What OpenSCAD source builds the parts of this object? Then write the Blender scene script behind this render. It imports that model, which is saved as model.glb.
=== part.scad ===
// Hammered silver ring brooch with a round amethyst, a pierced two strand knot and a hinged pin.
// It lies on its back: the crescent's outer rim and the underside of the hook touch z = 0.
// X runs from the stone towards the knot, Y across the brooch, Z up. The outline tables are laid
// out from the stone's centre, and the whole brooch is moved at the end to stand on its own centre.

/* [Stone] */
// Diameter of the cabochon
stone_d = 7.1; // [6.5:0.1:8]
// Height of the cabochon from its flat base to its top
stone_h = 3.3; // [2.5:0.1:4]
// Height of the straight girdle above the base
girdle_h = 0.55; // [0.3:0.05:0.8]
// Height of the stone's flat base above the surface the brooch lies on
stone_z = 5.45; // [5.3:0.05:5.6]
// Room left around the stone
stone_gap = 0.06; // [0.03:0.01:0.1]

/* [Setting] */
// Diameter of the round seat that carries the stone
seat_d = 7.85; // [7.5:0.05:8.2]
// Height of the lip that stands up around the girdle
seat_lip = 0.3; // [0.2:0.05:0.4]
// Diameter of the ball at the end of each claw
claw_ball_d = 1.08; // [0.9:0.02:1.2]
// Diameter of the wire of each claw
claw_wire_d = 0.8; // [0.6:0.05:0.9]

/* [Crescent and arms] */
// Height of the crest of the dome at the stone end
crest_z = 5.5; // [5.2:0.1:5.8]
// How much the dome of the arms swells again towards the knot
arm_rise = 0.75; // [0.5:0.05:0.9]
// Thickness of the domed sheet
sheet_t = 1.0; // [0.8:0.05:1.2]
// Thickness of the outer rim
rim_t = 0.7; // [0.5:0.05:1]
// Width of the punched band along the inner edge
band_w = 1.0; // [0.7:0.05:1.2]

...

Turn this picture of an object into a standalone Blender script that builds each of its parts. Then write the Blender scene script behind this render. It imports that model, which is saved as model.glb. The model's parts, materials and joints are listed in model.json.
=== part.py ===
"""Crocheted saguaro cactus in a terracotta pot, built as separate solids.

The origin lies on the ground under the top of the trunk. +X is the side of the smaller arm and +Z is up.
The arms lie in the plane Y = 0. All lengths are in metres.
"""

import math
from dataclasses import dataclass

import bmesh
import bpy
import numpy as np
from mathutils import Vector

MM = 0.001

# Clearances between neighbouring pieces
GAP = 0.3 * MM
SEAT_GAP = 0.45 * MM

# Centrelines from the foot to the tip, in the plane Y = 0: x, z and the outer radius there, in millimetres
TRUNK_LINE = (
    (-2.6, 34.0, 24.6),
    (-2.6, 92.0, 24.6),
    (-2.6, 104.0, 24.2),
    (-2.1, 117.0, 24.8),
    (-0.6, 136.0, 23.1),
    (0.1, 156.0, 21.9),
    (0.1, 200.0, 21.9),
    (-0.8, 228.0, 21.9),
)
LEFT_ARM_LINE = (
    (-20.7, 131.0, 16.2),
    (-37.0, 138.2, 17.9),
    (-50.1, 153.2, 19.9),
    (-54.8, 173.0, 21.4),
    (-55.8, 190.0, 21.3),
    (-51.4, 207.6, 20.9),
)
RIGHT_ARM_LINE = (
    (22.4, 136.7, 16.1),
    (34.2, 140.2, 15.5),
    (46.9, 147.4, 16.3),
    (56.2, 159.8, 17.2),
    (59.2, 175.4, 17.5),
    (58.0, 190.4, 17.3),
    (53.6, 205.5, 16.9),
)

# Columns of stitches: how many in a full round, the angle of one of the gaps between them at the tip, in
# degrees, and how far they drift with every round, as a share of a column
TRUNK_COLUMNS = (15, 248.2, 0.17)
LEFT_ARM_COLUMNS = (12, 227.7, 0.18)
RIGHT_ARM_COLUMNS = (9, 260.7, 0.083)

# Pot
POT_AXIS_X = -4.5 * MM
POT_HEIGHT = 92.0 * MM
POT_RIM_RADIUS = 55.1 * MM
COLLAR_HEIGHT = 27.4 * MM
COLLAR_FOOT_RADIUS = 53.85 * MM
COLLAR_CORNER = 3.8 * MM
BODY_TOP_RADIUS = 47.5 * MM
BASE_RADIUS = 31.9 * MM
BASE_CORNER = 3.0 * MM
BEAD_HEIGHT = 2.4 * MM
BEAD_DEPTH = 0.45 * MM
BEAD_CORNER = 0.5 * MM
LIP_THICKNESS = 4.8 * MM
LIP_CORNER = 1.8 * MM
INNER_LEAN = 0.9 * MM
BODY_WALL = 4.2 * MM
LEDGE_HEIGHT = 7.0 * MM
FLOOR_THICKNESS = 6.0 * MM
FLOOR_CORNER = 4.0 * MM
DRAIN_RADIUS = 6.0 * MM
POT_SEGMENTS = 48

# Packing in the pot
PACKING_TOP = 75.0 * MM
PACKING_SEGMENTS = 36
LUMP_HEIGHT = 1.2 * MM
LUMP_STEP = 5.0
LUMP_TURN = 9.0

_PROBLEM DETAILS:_
In the listing above, locate the line containing "What OpenSCAD source" and the line containing "band_w = 1.0; // [0.7:0.05:1.2]". Extract those two lines and every line between them, exactly as written, and only those.

_WRITTEN ANSWER:_
What OpenSCAD source builds the parts of this object? Then write the Blender scene script behind this render. It imports that model, which is saved as model.glb.
=== part.scad ===
// Hammered silver ring brooch with a round amethyst, a pierced two strand knot and a hinged pin.
// It lies on its back: the crescent's outer rim and the underside of the hook touch z = 0.
// X runs from the stone towards the knot, Y across the brooch, Z up. The outline tables are laid
// out from the stone's centre, and the whole brooch is moved at the end to stand on its own centre.

/* [Stone] */
// Diameter of the cabochon
stone_d = 7.1; // [6.5:0.1:8]
// Height of the cabochon from its flat base to its top
stone_h = 3.3; // [2.5:0.1:4]
// Height of the straight girdle above the base
girdle_h = 0.55; // [0.3:0.05:0.8]
// Height of the stone's flat base above the surface the brooch lies on
stone_z = 5.45; // [5.3:0.05:5.6]
// Room left around the stone
stone_gap = 0.06; // [0.03:0.01:0.1]

/* [Setting] */
// Diameter of the round seat that carries the stone
seat_d = 7.85; // [7.5:0.05:8.2]
// Height of the lip that stands up around the girdle
seat_lip = 0.3; // [0.2:0.05:0.4]
// Diameter of the ball at the end of each claw
claw_ball_d = 1.08; // [0.9:0.02:1.2]
// Diameter of the wire of each claw
claw_wire_d = 0.8; // [0.6:0.05:0.9]

/* [Crescent and arms] */
// Height of the crest of the dome at the stone end
crest_z = 5.5; // [5.2:0.1:5.8]
// How much the dome of the arms swells again towards the knot
arm_rise = 0.75; // [0.5:0.05:0.9]
// Thickness of the domed sheet
sheet_t = 1.0; // [0.8:0.05:1.2]
// Thickness of the outer rim
rim_t = 0.7; // [0.5:0.05:1]
// Width of the punched band along the inner edge
band_w = 1.0; // [0.7:0.05:1.2]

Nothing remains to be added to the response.